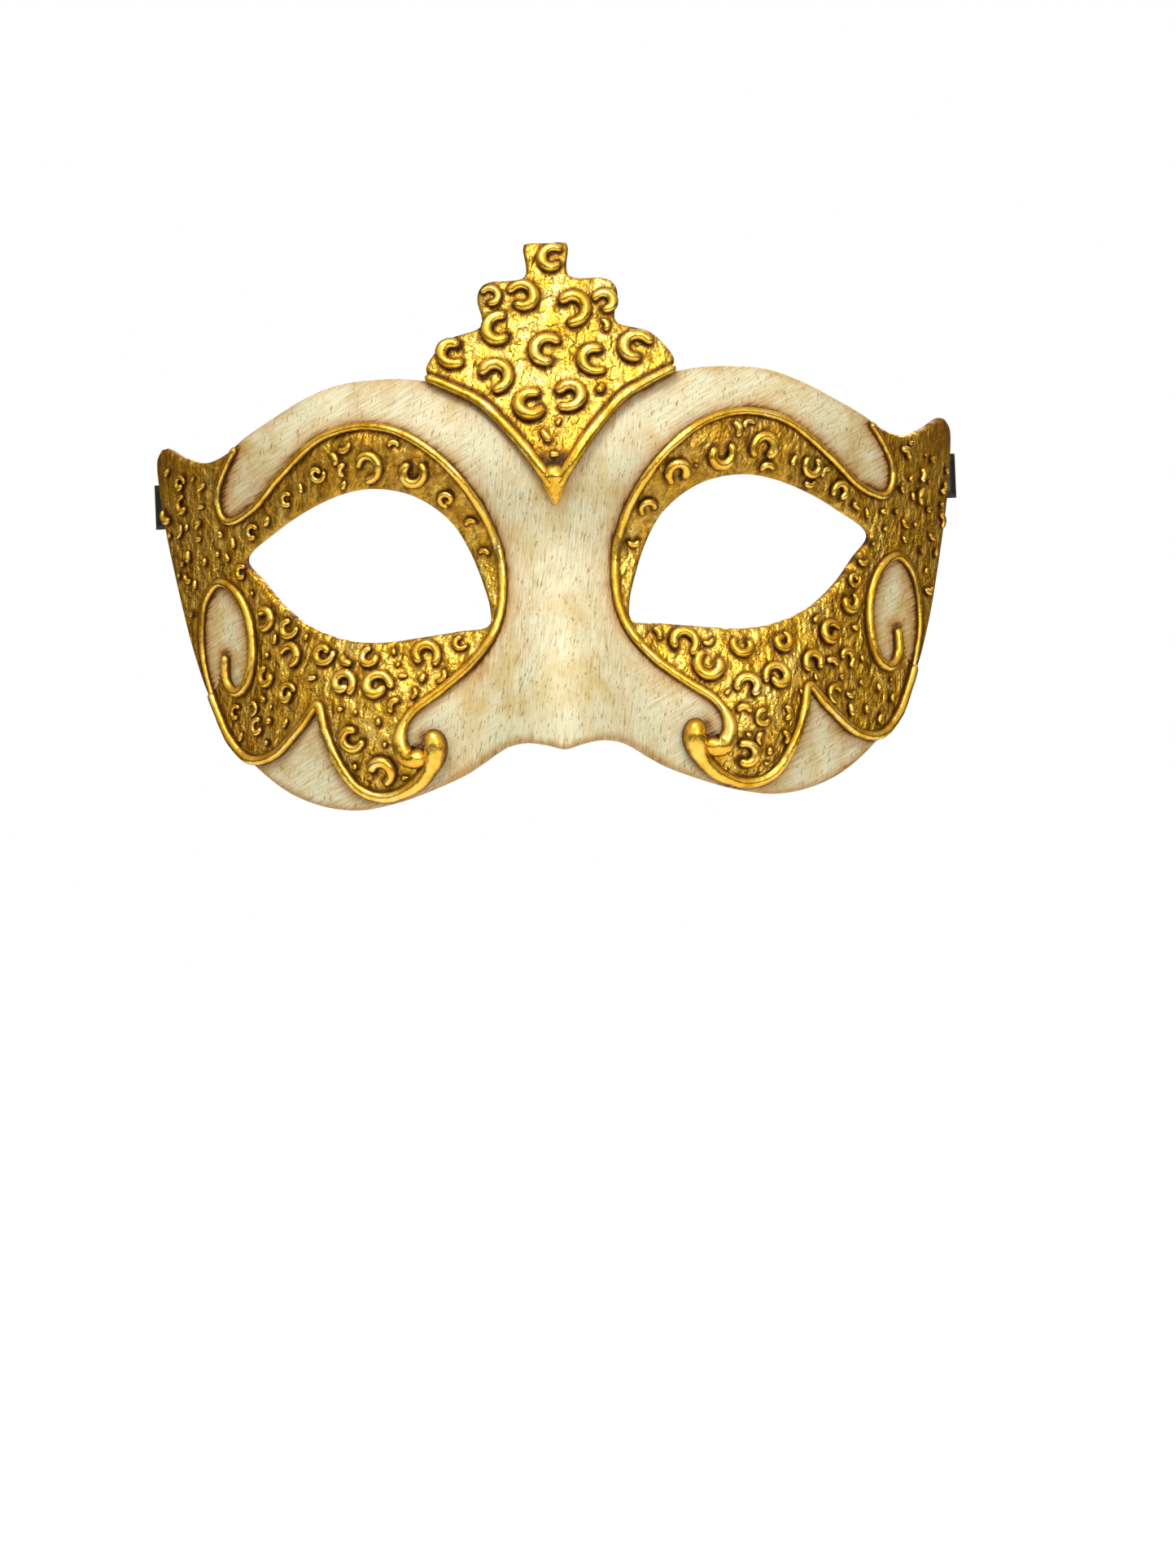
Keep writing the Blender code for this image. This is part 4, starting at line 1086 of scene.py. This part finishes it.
def make_crest(lines):
    """The crest's plate, gilt all over."""
    outline = drawn_in(smooth_route(mirrored(CREST_OUTLINE), CREST_STEP, closed=True), RIM_BULGE)
    points = lattice(outline, [], CREST_SPACING)
    piece, flat, depth = curved_sheet("crest_gilt", outline, [], points, CREST_HEIGHT, CREST_THICKNESS)
    near_rim = distance_to(flat, outline, closed=True)
    beads = [smooth_route(CREST_BEAD_ROUTE, MEASURING_STEP) * (side, 1.0) for side in (1, -1)]
    near_bead = np.min([distance_to(flat, route) for route in beads], axis=0)
    # Dark at the feet of the crest's beads and strokes: glaze, and painted shade where they meet the plate
    patina_and_painted_shade = CREST_AT_BEAD * np.exp(-np.maximum(near_bead - CREST_BEAD_FOOT, 0.0) / CREST_BEAD_FADE)
    patina_and_painted_shade = np.maximum(patina_and_painted_shade, AT_RIM * np.exp(-near_rim / RIM_FADE))
    strokes = glaze_and_shade_by_strokes(above_face(flat, CREST_HEIGHT + CREST_STROKE_MIDDLE), lines)
    patina_and_painted_shade = np.maximum(patina_and_painted_shade, CREST_AT_STROKE * strokes)
    # Glaze is left down in the V, most of all between the two beads at its point
    down = -flat[:, 1]
    in_v = CREST_V_GLAZE * smooth_step(down, *CREST_V_DOWN)
    in_v = in_v + CREST_POINT_GLAZE * smooth_step(down, *CREST_POINT_DOWN)
    patina_and_painted_shade = np.maximum(patina_and_painted_shade, in_v)
    patina_and_painted_shade = np.maximum(patina_and_painted_shade, CREST_BACK_GLAZE * smooth_step(depth, *CREST_BACK_DEPTH))
    set_attribute(piece.data, "patina_and_painted_shade", patina_and_painted_shade)
    piece.data.materials.append(GOLD_GROUND)
    hand_made(piece, *CREST_UNEVENNESS)
    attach(piece, "mask")
    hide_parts("crest_plaque")


def make_gilt(name, lines, ground, nodes, step=0.5, sides=12, uneven_path=0.12):
    """One piped piece in place of the named nodes. step is the mesh's length along a cord, in millimetres."""
    piece = pipe(name, lines, ground, step, sides, uneven_path)
    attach(piece, "mask")
    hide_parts(*nodes)


def make_beads():
    for side, side_name in SIDES:
        for name, (route, radius, ground, swell, nodes) in BEADS.items():
            line = bead_line(route, radius, side, ground, swell)
            make_gilt(f"{name}_{side_name}_gilt", [line], ground, [f"{node}_{side_name}" for node in nodes])
    # The drop is a thick blob drawn out to a point, half sunk where the two crest beads run into it
    path = smooth_route(DROP_ROUTE, BEAD_STEP)
    widths = DROP_RADIUS * np.interp(np.linspace(0, 1, len(path)), *zip(*DROP_SWELL))
    make_gilt("crest_drop_gilt", [(seen_at(path, DROP_HEIGHT), widths)], DROP_GLAZE_AND_SHADE_LEVEL, ["crest_drop"])


def make_strokes(lines):
    for _, side_name in SIDES:
        nodes = [
            f"{group}_curl_{side_name}_{number}"
            for group, count in FACE_CURL_COUNTS.items() for number in range(1, count + 1)
        ]
        make_gilt(f"face_curls_{side_name}_gilt", lines[side_name], 0.0, nodes, 0.45, 8, 0.25)
    nodes = [f"crest_curl_{number:02d}" for number in range(1, CREST_CURL_COUNT + 1)]
    make_gilt("crest_curls_gilt", lines["crest"], CREST_HEIGHT, nodes, 0.4, 10, 0.25)


# ---------------------------------------------------------------- ribbons

def inner_face(x, clearance):
    """Plan point behind the shell's inner face at the ribbon's height."""
    return above_face(np.array([[x, RIBBON_Z]]), -(SHELL_THICKNESS + clearance))[0, :2]


def ribbon_path():
    """The ribbon's run in plan on the wearer's left: glued tab, slack fold past the temple's edge, lead and
    roll. Also where the temple's edge is, and the way inwards from it."""
    edge = inner_face(RIBBON_EDGE_X, 0.0)
    inward = -face_normals(np.array([RIBBON_EDGE_X]), np.array([RIBBON_Z]))[0, :2]
    inward /= np.linalg.norm(inward)
    back = np.array([-inward[1], inward[0]])
    back *= np.sign(back[1])

    def plan(distance_back, distance_inward):
        return edge + distance_back * back + distance_inward * inward

    tab_depth = TAB_CLEARANCE + RIBBON_THICKNESS / 2
    path = [inner_face(x, tab_depth) for x in np.linspace(RIBBON_TAB_START_X, RIBBON_TAB_END_X, 9)]
    roll_middle = plan(ROLL_BACK, ROLL_INWARD)
    lead_back = ROLL_BACK + ROLL_RADIUS
    fold = [path[-1], *(plan(*place) for place in RIBBON_FOLD)]
    fold += [plan(lead_back, LEAD_START_INWARD), plan(lead_back, LEAD_MIDDLE_INWARD)]
    path += list(smooth_route(fold, FOLD_STEP)[1:])
    path += [plan(lead_back, inward_by) for inward_by in np.linspace(LEAD_END_INWARD, ROLL_INWARD, 5)[:-1]]
    used = sum(np.linalg.norm(b - a) for a, b in zip(path, path[1:]))
    # An even spiral inwards: its length is the area it covers over the pitch
    left = RIBBON_LENGTH - used
    inner_radius = math.sqrt(ROLL_RADIUS ** 2 - left * ROLL_PITCH / math.pi)
    turns = (ROLL_RADIUS - inner_radius) / ROLL_PITCH
    steps = math.ceil(turns * ROLL_STEPS_PER_TURN)
    for step in range(steps + 1):
        angle = 2 * math.pi * turns * step / steps
        radius = ROLL_RADIUS - ROLL_PITCH * turns * step / steps
        path.append(roll_middle + radius * (math.cos(angle) * back + math.sin(angle) * inward))
    return np.array(path), edge, inward


def make_ribbon(side, side_name, satin):
    """One tie: its glued tab, a slack fold past the temple's edge, a lead and a roll, as one strip of satin.
    """
    path, edge, inward = ribbon_path()
    rows = np.linspace(-RIBBON_WIDTH / 2, RIBBON_WIDTH / 2, RIBBON_ROWS)
    verts = [(side * x, y, RIBBON_Z + row) for x, y in path for row in rows]
    count = len(rows)
    faces = [
        (i * count + j, (i + 1) * count + j, (i + 1) * count + j + 1, i * count + j + 1)
        for i in range(len(path) - 1) for j in range(count - 1)
    ]
    mesh = make_mesh(f"tie_ribbon_{side_name}", verts, faces)
    along = np.concatenate([[0], np.cumsum(np.linalg.norm(np.diff(path, axis=0), axis=1))])
    layer = mesh.uv_layers.new(name="ribbon")
    for loop in mesh.loops:
        i, j = divmod(loop.vertex_index, count)
        layer.data[loop.index].uv = (rows[j], along[i])
    piece = make_strip(mesh, RIBBON_THICKNESS, satin)
    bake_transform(piece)
    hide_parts(f"ribbon_tab_{side_name}", f"ribbon_lead_{side_name}", f"ribbon_roll_{side_name}")


def make_patch(side, side_name, paper, seed):
    """A torn rectangle of paper over the ribbon's glued end, pressed down round it."""
    columns, rows = PATCH_COLUMNS, PATCH_ROWS
    generator = np.random.default_rng(seed)
    torn = generator.uniform(-PATCH_TEAR, PATCH_TEAR, (4, max(columns, rows) + 1))
    verts = []
    for i in range(columns + 1):
        for j in range(rows + 1):
            u, v = i / columns, j / rows
            start = PATCH_START_X + torn[0, j]
            end = PATCH_END_X + PATCH_END_TEAR * torn[1, j]
            low = -PATCH_HEIGHT / 2 + torn[2, i]
            high = PATCH_HEIGHT / 2 + torn[3, i]
            x, z = start + (end - start) * u, RIBBON_Z + low + (high - low) * v
            over = 1.0 - smooth_step(abs(z - RIBBON_Z), *STEP_OVER_TAB_Z)
            over *= smooth_step(x, *STEP_OVER_TAB_X)
            clearance = PATCH_CLEARANCE + PATCH_THICKNESS + over * (TAB_CLEARANCE + RIBBON_THICKNESS)
            point = above_face(np.array([[x, z]]), -(SHELL_THICKNESS + clearance))[0]
            verts.append((side * point[0], point[1], point[2]))
    count = rows + 1
    faces = [
        (i * count + j, i * count + j + 1, (i + 1) * count + j + 1, (i + 1) * count + j)
        for i in range(columns) for j in range(rows)
    ]
    mesh = make_mesh(f"ribbon_patch_{side_name}_paper", verts, faces)
    piece = make_strip(mesh, PATCH_THICKNESS, paper)
    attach(piece, "mask")
    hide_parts(f"ribbon_patch_{side_name}")


# ---------------------------------------------------------------- everything

EYE_LOOP = smooth_route(EYE_OUTLINE, EYE_STEP, closed=True)
SHELL_LOOP = smooth_route(mirrored(SHELL_OUTLINE), SHELL_STEP, closed=True)
make_stage()
GOLD_GROUND = gold_leaf("antiqued_gold_leaf_ground", 0.25, 0.62)
GOLD = gold_leaf("antiqued_gold_leaf_piping", 0.24, 0.10)
PIPING = piping_group()
LEFT_FILLERS = filler_dabs(1, LEFT_STROKES, LEFT_FILLER_SEED)
RIGHT_FILLERS = filler_dabs(-1, RIGHT_STROKES, RIGHT_FILLER_SEED)
STROKE_LINES = {
    "left": stroke_lines(LEFT_STROKES + LEFT_FILLERS, 0.0, LEFT_STROKE_SEED),
    "right": stroke_lines(RIGHT_STROKES + RIGHT_FILLERS, 0.0, RIGHT_STROKE_SEED),
    "crest": stroke_lines(CREST_STROKES, CREST_HEIGHT, CREST_STROKE_SEED),
}
make_shell(brushed_ivory(), umber_lining(), STROKE_LINES["left"] + STROKE_LINES["right"])
make_crest(STROKE_LINES["crest"])
make_beads()
make_strokes(STROKE_LINES)
SATIN, PAPER = black_satin(), patch_paper()
for (SIDE, SIDE_NAME), SEED in zip(SIDES, (LEFT_PATCH_SEED, RIGHT_PATCH_SEED)):
    make_ribbon(SIDE, SIDE_NAME, SATIN)
    make_patch(SIDE, SIDE_NAME, PAPER, SEED)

-------

- [WORK REQUIRED]: Quote exactly the lines running from the start of the listing above through the line where "hide_parts(*nodes)" is found, and output no other lines.

- [FULL SOLUTION]:
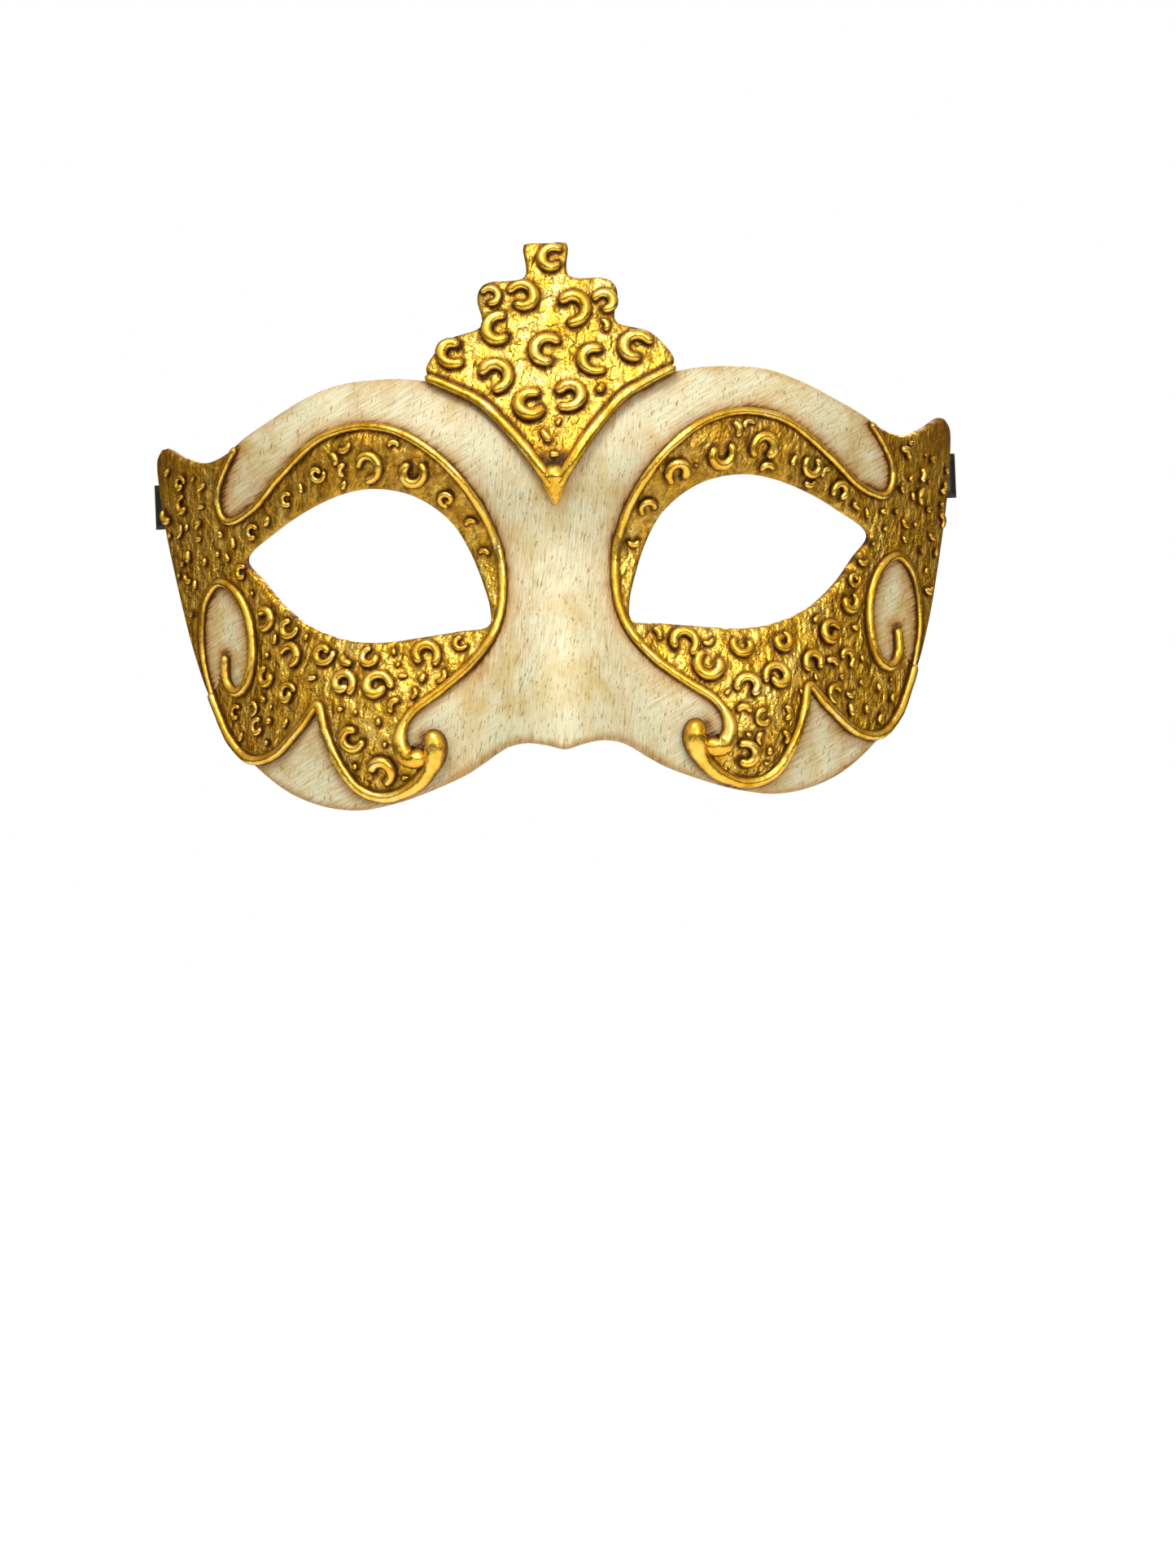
Keep writing the Blender code for this image. This is part 4, starting at line 1086 of scene.py. This part finishes it.
def make_crest(lines):
    """The crest's plate, gilt all over."""
    outline = drawn_in(smooth_route(mirrored(CREST_OUTLINE), CREST_STEP, closed=True), RIM_BULGE)
    points = lattice(outline, [], CREST_SPACING)
    piece, flat, depth = curved_sheet("crest_gilt", outline, [], points, CREST_HEIGHT, CREST_THICKNESS)
    near_rim = distance_to(flat, outline, closed=True)
    beads = [smooth_route(CREST_BEAD_ROUTE, MEASURING_STEP) * (side, 1.0) for side in (1, -1)]
    near_bead = np.min([distance_to(flat, route) for route in beads], axis=0)
    # Dark at the feet of the crest's beads and strokes: glaze, and painted shade where they meet the plate
    patina_and_painted_shade = CREST_AT_BEAD * np.exp(-np.maximum(near_bead - CREST_BEAD_FOOT, 0.0) / CREST_BEAD_FADE)
    patina_and_painted_shade = np.maximum(patina_and_painted_shade, AT_RIM * np.exp(-near_rim / RIM_FADE))
    strokes = glaze_and_shade_by_strokes(above_face(flat, CREST_HEIGHT + CREST_STROKE_MIDDLE), lines)
    patina_and_painted_shade = np.maximum(patina_and_painted_shade, CREST_AT_STROKE * strokes)
    # Glaze is left down in the V, most of all between the two beads at its point
    down = -flat[:, 1]
    in_v = CREST_V_GLAZE * smooth_step(down, *CREST_V_DOWN)
    in_v = in_v + CREST_POINT_GLAZE * smooth_step(down, *CREST_POINT_DOWN)
    patina_and_painted_shade = np.maximum(patina_and_painted_shade, in_v)
    patina_and_painted_shade = np.maximum(patina_and_painted_shade, CREST_BACK_GLAZE * smooth_step(depth, *CREST_BACK_DEPTH))
    set_attribute(piece.data, "patina_and_painted_shade", patina_and_painted_shade)
    piece.data.materials.append(GOLD_GROUND)
    hand_made(piece, *CREST_UNEVENNESS)
    attach(piece, "mask")
    hide_parts("crest_plaque")


def make_gilt(name, lines, ground, nodes, step=0.5, sides=12, uneven_path=0.12):
    """One piped piece in place of the named nodes. step is the mesh's length along a cord, in millimetres."""
    piece = pipe(name, lines, ground, step, sides, uneven_path)
    attach(piece, "mask")
    hide_parts(*nodes)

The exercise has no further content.